Chapter Sixty-One, in which Knowledge is truly shared

And now, back to the subject of Google.

If you have just tuned in, Chapter Forty-Six offered a rousing defense, embellished with gratuitous sex and violence, of Google's plans to digitize books. The thoughts of Your Bibliothecary then were on one's enhanced abilities to search and find information one is looking for.

While casually browsing Anirvan's Bookfinder Journal, we followed some binary breadcrumbs and arrived at a discussion of metadata by David Weinberger. What is metadata? Basically, it refers to the way we organize information such as books. Read the entire article if you are interested, but it matters little to our point here.

With only a passing mention, and a brief follow-up at the end, Weinberger notes what we now believe could be the most important benefit of a complete digitization of all books. If this is not in Google's plans, it needs to be.

Imagine Google has digitized a book Tiresias has written about farm implements. A student in Estonia searches for some keywords, and he is sent to the relevant snippet from Tiresias' book. As we understand the program now, the student will also find a link to be able to purchase Tiresias' book if he needs more information from it.

Let's say he acquires this book, and finds it lacking some important information, information the student from Estonia possesses, but which Tiresias had been unable to obtain in his own research. The way the wheel spins now, the student from Estonia will write and publish his own book with more thorough information. Or perhaps he will contact Tiresias, who will then be able to publish a revised edition with the updated information. But what if the student was able to add comments and annotations to the complete digital text?

How amazing would it be for us to publish Chapter Sixty-One and then return to it four weeks later to find it has been fully annotated and duly expanded by everyone with an interest in the subject and access to the Internet?

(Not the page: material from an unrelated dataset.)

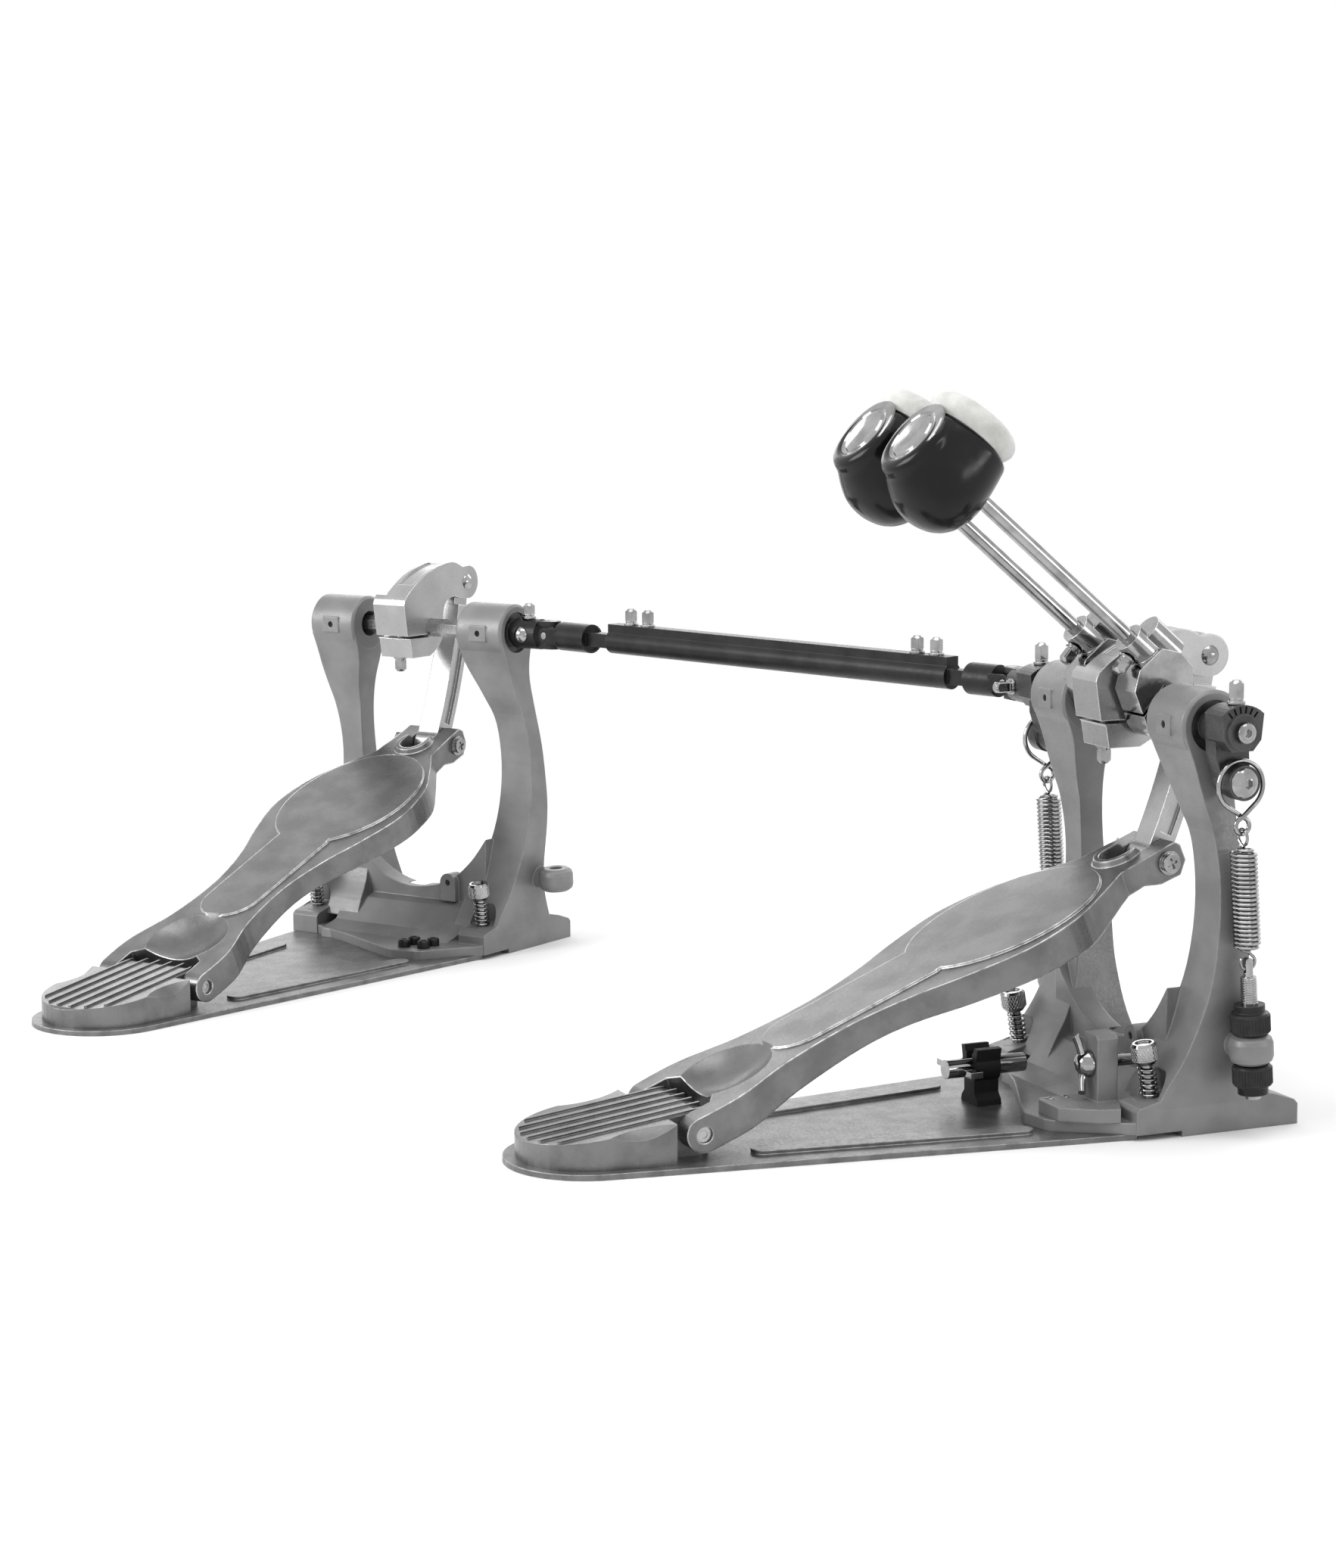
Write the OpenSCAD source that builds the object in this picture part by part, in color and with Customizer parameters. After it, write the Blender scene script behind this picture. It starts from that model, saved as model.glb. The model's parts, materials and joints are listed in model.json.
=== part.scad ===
// Double bass drum pedal: a main pedal with two beaters, a remote pedal to its left, and the
// jointed driveshaft between them. Millimetres. +X is to the player's right, +Y runs from the
// heel to the drum, +Z is up. The origin is on the floor below the middle of the main cam shaft.
// Both pedals share one casting, one linkage and one footboard.

/* [Layout] */
// Height of the cam shafts above the floor
shaft_height = 205; // [202:0.5:212]
// How far the remote pedal stands to the left of the main one
remote_left = 572.8; // [555:1:640]
// How far the remote pedal stands behind the main one
remote_back = 196; // [180:1:230]
// Turn of the remote pedal toward the player
remote_turn = 33.5; // [30:0.5:36]

/* [Clearances] */
// Gap between neighbouring moving faces
gap = 0.3; // [0.25:0.05:0.4]
// Radial clearance of pins and shafts
fit = 0.1; // [0.05:0.01:0.1]
// Extra radial play of the linkage's open pivot
open_play = 1.9; // [1.8:0.05:2.3]

/* [Base plate] */
// Sheet thickness of the base plate
plate_t = 3; // [2.6:0.1:3.4]
// Radius of the rounded heel end
plate_rear_r = 42; // [40:0.5:46]
// Half width of the plate at its front corners
plate_front_half = 77; // [74:0.5:84]
// Distance of the front corners behind the shaft
plate_front_back = 38; // [34:0.5:42]
// Half width of the narrow tongue under the frame
tongue_half = 30; // [26:0.5:40]
// Reach of the tongue in front of the shaft
tongue_reach = 45; // [42:0.5:52]
// Width of the two pressed beads
bead_w = 12; // [8:0.5:16]
// Height of the pressed beads
bead_h = 2; // [1:0.1:3]
// Length of the pressed beads
bead_len = 146; // [100:1:150]

/* [Heel plate] */
// Distance of the heel hinge behind the shaft
hinge_back = 257; // [252:0.5:262]
// Height of the heel hinge
hinge_h = 16.4; // [15.5:0.1:18]
// Radius of the heel hinge pin
hinge_r = 4; // [3:0.1:4.6]
// Half width of the heel casting
heel_half = 39; // [37:0.5:41]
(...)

This is how we see a true sharing of information. This is what Weinberger suggests is the cause of publisher's fears over Google's plan. The process needs refinement far beyond the simple "post and comment" routine of blogs, and perhaps the technology is not yet even available. But by this, everyone with knowledge on a subject can participate in the exchange of information, and the growth of knowledge will be at the speed of the digital age.